Jaleski criticized the current Town Commission, considering members too lax on issues like converting residential units to tourism units and increasing property densities.

Also at Town Hall was Jack Daly, who hopes to retain his District 4 seat on the Town Commission against his opponent Larry Grossman.

Daly has run what is perhaps the most visible campaign in both commission elections this year. He’s posted signs up and down the Key and spoken with voters outside of Town Hall during early voting.

“Be there. Talk to people,” Daly said. “You have to do that.”

He mentioned that Grossman hasn’t campaigned similarly, and Daly hopes that the relatively high voter turnout for this election will be beneficial to him in retaining his position.

Daly’s son, Jeff Daly, was campaigning for his father at Longboat Chapel, the polling place for Manatee County voters. With his wife Lily and daughter June by his side, Jeff Daly said he had heard a great deal of positive feedback regarding his father.
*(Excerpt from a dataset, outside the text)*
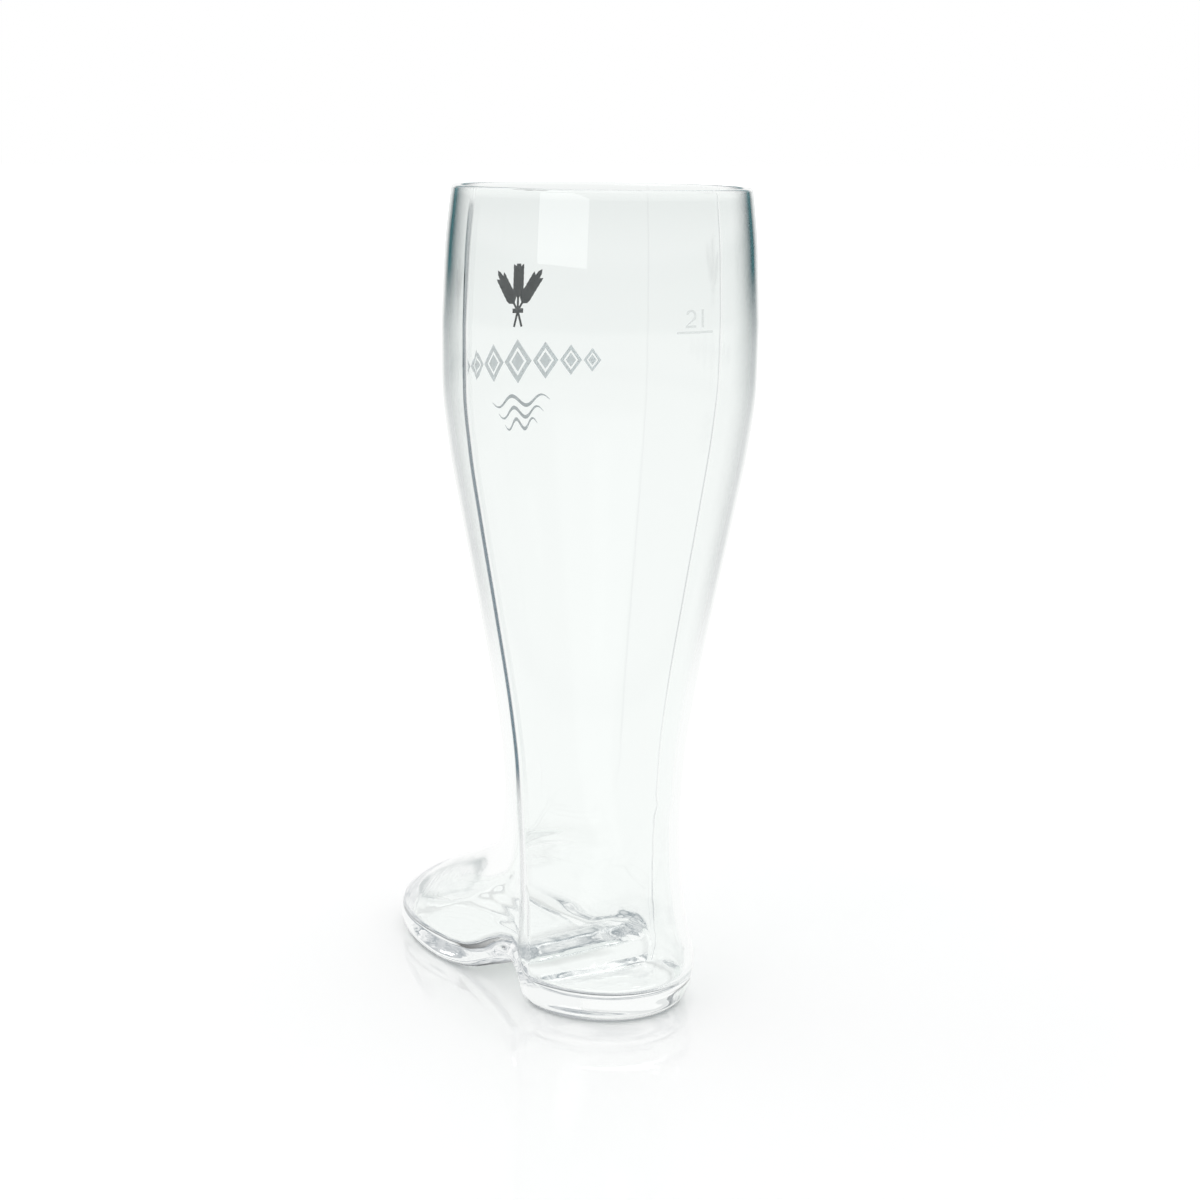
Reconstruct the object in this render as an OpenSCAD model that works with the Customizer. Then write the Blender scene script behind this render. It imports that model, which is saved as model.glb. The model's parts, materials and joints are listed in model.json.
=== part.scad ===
// Beer boot glass for two litres, blown in one piece and fire-polished at the lip.
// Sizes are in millimetres. +X points to the toe, +Y to the left side, +Z up.
// The origin lies on the table, halfway between the back of the calf and the tip of the toe.
// A share is a fraction of the named size that its comment gives.

/* [Shaft] */
// Height from the table to the top of the lip
boot_height = 342; // [300:1:400]
// Outside diameter of the mouth
mouth_diameter = 122; // [110:1:126]
// Outside diameter where the shaft is widest, below the mouth
calf_diameter = 130; // [124:1:140]
// Outside diameter of the ankle, the narrowest place
ankle_diameter = 74.5; // [68:0.5:80]
// Height at which the calf ends and the shin begins
knee_height = 219; // [200:1:225]
// Height at which the shin ends and the foot begins
ankle_height = 91; // [86:1:100]
// Height of the thickened lip
lip_height = 5; // [4:0.5:8]

/* [Foot] */
// Reach of the toe in front of the shaft's axis
toe_reach = 135; // [125:1:145]
// Reach of the heel behind the shaft's axis
heel_reach = 49.5; // [47:0.5:54]
// Height of the arch between heel and sole
arch_height = 14.5; // [12:0.5:17]
// Narrowing of the waist above the arch, on each side
waist_inset = 3.5; // [0:0.5:5]
// Height of the plane where the thick base ends
base_height = 21.5; // [21:0.1:22]
// Radius of the rounding under the heel and the sole
base_rounding = 4.2; // [2:0.1:5]

/* [Glass] */
// Wall thickness at the lip
lip_wall = 2.8; // [2.2:0.1:3]
// Wall thickness halfway down the shaft
shaft_wall = 3.2; // [2.4:0.1:3.4]
// Wall thickness at the ankle
ankle_wall = 3.8; // [3:0.1:4]
// Wall thickness of the foot
foot_wall = 4; // [3.6:0.1:4.4]
// Thickness of the glass under the foot's hollow
sole_thickness = 6; // [5:0.5:7]
// Extra thickness of the glass under the heel's hollow
heel_extra = 3.5; // [2:0.5:5]
// Glass above the crown of the arch
arch_cover = 5; // [4:0.5:6]

/* [Mould seams] */
// Width of a seam
seam_width = 2.2; // [1.4:0.1:3]
// How far a seam stands out of the glass
seam_relief = 0.5; // [0.3:0.1:0.8]

/* [Prints] */
// Thickness of the fired enamel
enamel = 0.25; // [0.2:0.05:0.4]
// Distance from the top of the lip down to the middle of the barley sprig
sprig_drop = 49; // [46:1:52]
// Height of the barley sprig
sprig_height = 28; // [24:1:28]
// Distance from the top of the lip down to the middle of the row of lozenges
lozenge_drop = 77; // [74:1:79]
// Height of the largest lozenge
lozenge_height = 19; // [15:1:20]
// Distance from the top of the lip down to the middle of the waves
wave_drop = 99; // [96:1:102]
// Length of the longest wave
wave_length = 31; // [26:1:34]
// Distance from the top of the lip down to the fill line
fill_drop = 54; // [52:1:56]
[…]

“It sounds like people have really enjoyed him the last couple of years,” he said. “We’ll see what happens.”

Madeleine Stewart, who was campaigning outside of the chapel for a ‘no’ vote on the Colony referendum, said a significant majority of voters she had spoken with agreed with her message.

However, she cautioned that it’s too soon to determine anything, especially because of the uncertainty of early voting, which nearly 40% of the electorate participated in, and absentee ballots.

Clerks of elections at both polling places, George Angelo at Sarasota County and Beverly Root at Manatee County, said voter turnout is good this year.

“It’s busy, it’s good,” Angelo said.

“It’s been wonderful,” Root said, adding that turnout appears better than any local election she’s worked in the past five years.

Polls will be open until 7 tonight.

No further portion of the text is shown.